** START SUPPLIED ENTRIES **

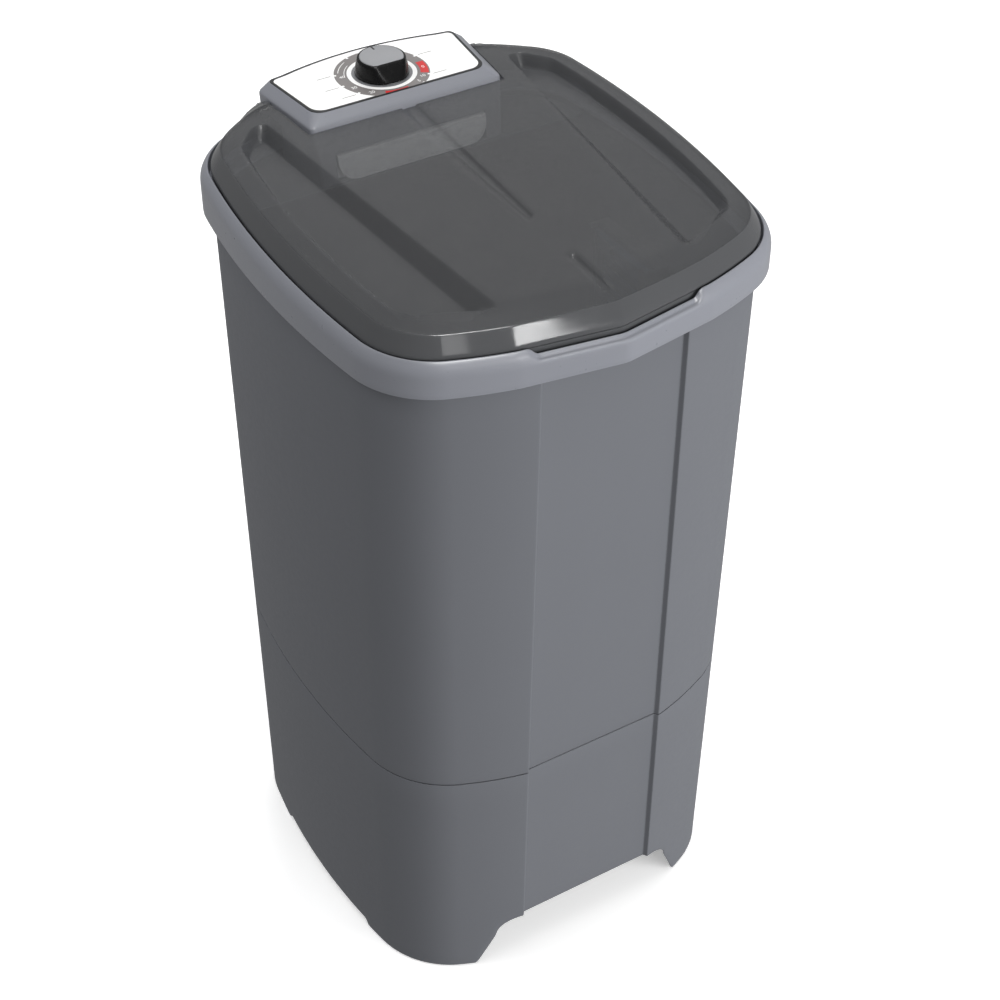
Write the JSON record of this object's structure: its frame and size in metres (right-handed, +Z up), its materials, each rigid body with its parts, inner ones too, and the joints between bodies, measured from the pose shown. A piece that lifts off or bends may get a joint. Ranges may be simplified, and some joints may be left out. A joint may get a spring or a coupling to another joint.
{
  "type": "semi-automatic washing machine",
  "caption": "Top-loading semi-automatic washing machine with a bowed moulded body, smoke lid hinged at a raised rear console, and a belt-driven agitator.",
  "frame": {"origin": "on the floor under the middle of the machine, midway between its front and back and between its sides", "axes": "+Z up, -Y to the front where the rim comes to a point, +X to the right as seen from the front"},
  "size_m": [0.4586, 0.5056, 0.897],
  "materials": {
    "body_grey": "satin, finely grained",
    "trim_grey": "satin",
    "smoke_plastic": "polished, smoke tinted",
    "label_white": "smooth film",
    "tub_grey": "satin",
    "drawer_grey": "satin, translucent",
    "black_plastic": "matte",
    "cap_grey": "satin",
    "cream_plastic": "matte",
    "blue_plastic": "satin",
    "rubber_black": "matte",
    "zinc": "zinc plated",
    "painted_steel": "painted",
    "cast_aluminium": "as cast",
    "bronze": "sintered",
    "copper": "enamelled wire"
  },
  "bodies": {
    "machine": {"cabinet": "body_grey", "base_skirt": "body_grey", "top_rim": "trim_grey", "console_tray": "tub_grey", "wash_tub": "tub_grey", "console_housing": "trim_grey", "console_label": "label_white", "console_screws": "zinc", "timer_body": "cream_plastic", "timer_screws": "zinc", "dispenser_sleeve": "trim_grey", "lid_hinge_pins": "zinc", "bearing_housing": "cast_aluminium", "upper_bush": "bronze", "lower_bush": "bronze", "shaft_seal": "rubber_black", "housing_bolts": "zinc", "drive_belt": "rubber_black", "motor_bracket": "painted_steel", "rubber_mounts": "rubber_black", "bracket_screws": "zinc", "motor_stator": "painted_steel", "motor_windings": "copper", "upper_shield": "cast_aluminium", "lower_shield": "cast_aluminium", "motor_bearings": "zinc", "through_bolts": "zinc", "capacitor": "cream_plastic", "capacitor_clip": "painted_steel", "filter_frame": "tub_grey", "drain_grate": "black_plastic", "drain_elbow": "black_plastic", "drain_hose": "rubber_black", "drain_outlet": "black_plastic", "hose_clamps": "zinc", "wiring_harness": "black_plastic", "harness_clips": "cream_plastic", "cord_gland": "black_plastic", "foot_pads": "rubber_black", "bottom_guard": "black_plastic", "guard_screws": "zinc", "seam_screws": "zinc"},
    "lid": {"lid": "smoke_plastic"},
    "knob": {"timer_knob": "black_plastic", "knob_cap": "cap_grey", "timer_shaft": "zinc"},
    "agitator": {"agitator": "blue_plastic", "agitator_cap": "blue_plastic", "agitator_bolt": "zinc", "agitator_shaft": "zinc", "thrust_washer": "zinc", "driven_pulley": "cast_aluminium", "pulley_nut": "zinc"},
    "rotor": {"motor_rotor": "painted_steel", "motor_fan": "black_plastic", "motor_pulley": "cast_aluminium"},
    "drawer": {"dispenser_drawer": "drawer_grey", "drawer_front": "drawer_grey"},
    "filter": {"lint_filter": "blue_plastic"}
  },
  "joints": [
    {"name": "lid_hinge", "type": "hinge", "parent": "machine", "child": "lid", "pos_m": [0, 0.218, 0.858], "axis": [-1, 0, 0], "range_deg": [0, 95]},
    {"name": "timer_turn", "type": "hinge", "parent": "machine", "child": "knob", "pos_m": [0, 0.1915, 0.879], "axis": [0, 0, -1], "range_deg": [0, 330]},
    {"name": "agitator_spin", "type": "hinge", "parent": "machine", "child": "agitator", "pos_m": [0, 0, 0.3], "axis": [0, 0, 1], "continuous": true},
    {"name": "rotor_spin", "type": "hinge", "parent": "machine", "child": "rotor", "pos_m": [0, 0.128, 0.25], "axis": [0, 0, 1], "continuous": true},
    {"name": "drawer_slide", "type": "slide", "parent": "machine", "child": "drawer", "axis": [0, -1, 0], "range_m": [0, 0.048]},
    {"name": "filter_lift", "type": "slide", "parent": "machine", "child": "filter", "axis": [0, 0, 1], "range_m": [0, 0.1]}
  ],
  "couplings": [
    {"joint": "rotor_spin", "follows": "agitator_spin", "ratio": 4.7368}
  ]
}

** END SUPPLIED ENTRIES **
** START SUPPLIED ENTRIES **

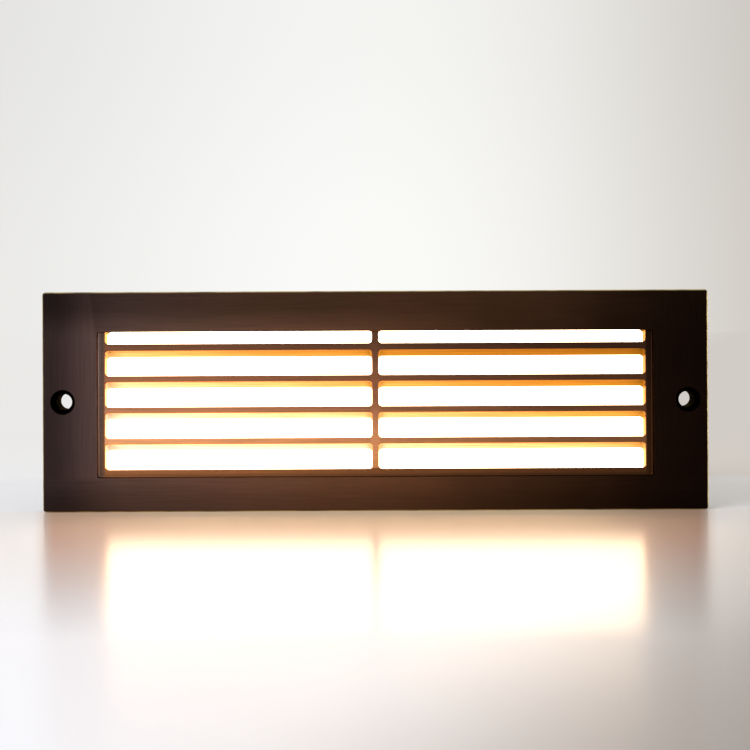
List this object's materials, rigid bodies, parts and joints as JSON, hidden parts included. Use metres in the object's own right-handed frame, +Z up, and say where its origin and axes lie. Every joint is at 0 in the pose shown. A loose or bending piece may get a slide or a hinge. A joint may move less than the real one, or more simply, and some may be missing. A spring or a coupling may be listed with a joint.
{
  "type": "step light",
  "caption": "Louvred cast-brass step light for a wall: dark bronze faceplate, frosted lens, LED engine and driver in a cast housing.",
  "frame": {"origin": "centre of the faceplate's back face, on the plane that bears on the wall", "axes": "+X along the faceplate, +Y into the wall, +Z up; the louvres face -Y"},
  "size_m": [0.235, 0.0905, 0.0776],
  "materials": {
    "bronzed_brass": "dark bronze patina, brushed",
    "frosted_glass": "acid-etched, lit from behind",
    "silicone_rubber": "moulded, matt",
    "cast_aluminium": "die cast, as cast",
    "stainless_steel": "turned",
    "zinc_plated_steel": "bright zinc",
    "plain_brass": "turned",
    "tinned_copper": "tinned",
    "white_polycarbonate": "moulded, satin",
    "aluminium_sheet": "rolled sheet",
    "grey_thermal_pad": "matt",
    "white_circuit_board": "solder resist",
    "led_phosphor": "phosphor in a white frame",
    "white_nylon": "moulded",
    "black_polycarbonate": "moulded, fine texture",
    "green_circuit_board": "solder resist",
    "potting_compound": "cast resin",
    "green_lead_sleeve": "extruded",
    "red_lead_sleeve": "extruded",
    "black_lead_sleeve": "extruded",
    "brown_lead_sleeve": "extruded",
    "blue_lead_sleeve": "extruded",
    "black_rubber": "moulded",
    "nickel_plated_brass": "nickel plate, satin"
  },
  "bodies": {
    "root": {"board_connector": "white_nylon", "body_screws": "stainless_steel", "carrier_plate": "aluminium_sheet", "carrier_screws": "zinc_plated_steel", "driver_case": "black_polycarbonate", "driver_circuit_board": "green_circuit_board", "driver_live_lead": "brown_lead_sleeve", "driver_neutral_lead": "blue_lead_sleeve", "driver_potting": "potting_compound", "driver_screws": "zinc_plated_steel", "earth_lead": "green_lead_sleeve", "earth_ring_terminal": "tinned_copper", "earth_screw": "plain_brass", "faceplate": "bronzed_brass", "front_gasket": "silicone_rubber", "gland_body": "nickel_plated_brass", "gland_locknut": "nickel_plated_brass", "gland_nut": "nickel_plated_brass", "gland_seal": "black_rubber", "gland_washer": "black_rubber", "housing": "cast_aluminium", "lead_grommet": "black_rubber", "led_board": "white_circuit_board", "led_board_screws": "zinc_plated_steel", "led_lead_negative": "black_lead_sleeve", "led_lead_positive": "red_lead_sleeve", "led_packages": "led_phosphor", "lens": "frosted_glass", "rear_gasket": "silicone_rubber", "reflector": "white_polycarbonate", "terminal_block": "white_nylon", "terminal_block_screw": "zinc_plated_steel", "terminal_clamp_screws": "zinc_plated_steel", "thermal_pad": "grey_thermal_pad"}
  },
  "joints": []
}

** END SUPPLIED ENTRIES **
** START SUPPLIED ENTRIES **

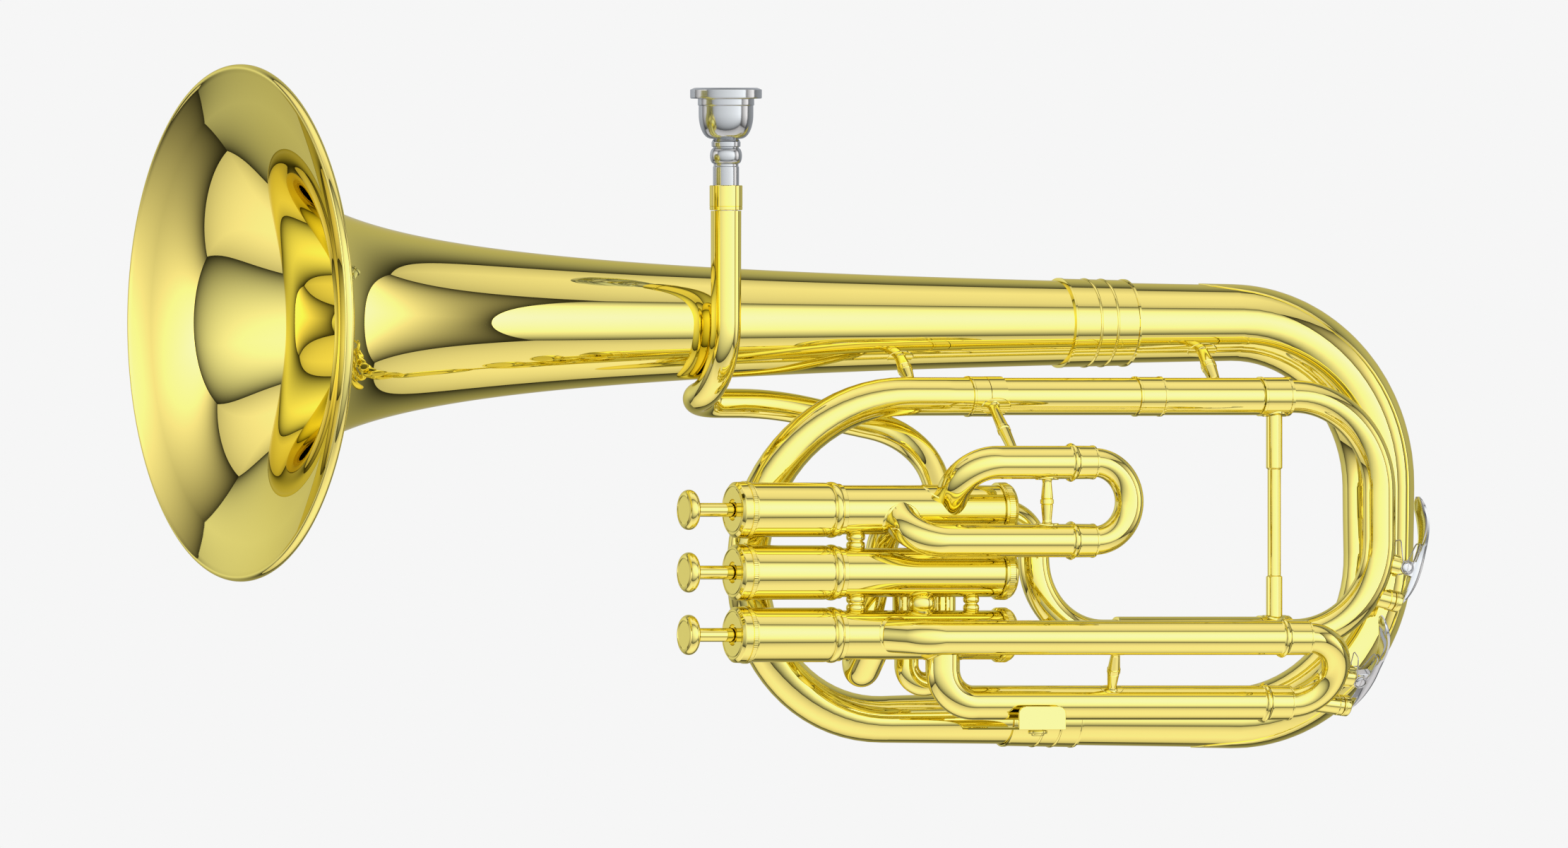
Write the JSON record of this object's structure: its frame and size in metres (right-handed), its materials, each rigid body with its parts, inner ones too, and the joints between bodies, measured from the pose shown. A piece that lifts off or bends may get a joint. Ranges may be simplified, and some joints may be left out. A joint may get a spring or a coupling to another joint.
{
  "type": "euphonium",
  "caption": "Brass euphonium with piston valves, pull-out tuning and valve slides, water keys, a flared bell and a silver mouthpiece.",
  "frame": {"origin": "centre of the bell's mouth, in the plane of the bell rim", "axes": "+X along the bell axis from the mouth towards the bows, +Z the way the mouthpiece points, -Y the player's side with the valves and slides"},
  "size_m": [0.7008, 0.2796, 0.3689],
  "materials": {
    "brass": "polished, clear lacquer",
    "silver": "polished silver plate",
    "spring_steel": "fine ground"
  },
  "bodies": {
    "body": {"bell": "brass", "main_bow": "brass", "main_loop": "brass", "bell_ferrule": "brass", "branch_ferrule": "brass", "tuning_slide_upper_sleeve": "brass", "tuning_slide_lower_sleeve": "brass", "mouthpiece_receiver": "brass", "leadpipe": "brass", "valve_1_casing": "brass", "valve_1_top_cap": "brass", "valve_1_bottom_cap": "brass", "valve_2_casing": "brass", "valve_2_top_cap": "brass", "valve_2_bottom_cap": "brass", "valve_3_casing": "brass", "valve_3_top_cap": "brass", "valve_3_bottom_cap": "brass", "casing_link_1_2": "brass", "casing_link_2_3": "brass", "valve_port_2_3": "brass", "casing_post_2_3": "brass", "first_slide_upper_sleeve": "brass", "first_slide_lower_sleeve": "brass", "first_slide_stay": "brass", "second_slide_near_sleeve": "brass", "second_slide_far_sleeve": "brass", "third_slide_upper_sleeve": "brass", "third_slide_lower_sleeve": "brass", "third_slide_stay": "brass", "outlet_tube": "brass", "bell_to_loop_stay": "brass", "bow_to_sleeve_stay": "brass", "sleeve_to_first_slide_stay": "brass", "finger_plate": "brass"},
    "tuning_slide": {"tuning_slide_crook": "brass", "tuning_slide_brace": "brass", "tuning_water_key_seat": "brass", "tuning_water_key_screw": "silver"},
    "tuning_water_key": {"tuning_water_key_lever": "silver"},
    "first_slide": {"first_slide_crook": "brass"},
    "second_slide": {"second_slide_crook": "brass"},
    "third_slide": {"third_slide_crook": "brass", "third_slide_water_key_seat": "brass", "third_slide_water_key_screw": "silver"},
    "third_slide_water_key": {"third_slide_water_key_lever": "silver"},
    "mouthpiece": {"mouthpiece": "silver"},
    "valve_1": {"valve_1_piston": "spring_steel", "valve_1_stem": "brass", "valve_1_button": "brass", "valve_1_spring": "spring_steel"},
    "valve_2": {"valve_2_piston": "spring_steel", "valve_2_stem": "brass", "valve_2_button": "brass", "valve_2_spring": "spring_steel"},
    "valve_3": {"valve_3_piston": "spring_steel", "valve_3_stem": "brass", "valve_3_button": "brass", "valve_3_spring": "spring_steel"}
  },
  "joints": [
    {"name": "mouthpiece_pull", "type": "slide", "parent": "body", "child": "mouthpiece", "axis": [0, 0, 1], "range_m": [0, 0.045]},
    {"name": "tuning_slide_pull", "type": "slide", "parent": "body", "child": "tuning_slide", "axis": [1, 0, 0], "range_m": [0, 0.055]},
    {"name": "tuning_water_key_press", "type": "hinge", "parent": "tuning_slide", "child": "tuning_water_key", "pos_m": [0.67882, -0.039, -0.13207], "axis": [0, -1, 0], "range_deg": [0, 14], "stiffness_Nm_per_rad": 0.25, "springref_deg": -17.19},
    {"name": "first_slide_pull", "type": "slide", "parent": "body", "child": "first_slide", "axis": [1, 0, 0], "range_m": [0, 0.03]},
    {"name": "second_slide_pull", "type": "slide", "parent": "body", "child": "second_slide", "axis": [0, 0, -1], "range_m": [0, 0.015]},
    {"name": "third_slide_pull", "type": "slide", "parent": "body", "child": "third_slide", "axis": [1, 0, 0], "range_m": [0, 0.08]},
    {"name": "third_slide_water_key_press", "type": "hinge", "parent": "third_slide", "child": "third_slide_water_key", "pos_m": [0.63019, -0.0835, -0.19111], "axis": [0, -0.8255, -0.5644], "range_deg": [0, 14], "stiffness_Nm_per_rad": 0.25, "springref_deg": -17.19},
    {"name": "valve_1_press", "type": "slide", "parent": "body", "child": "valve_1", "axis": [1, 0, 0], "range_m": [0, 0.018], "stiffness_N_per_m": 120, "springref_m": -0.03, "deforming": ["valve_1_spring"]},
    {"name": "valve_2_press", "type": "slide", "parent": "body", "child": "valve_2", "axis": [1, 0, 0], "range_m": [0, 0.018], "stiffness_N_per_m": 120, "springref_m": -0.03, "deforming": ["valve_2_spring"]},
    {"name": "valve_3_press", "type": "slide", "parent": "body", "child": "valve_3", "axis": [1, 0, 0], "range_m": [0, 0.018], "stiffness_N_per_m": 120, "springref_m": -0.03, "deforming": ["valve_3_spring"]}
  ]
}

** END SUPPLIED ENTRIES **

-- SHORT PROBLEM --
Pick out the lines above containing the word "pose", then copy them.

-- CORRECT OUTPUT --
Write the JSON record of this object's structure: its frame and size in metres (right-handed, +Z up), its materials, each rigid body with its parts, inner ones too, and the joints between bodies, measured from the pose shown. A piece that lifts off or bends may get a joint. Ranges may be simplified, and some joints may be left out. A joint may get a spring or a coupling to another joint.
List this object's materials, rigid bodies, parts and joints as JSON, hidden parts included. Use metres in the object's own right-handed frame, +Z up, and say where its origin and axes lie. Every joint is at 0 in the pose shown. A loose or bending piece may get a slide or a hinge. A joint may move less than the real one, or more simply, and some may be missing. A spring or a coupling may be listed with a joint.
Write the JSON record of this object's structure: its frame and size in metres (right-handed), its materials, each rigid body with its parts, inner ones too, and the joints between bodies, measured from the pose shown. A piece that lifts off or bends may get a joint. Ranges may be simplified, and some joints may be left out. A joint may get a spring or a coupling to another joint.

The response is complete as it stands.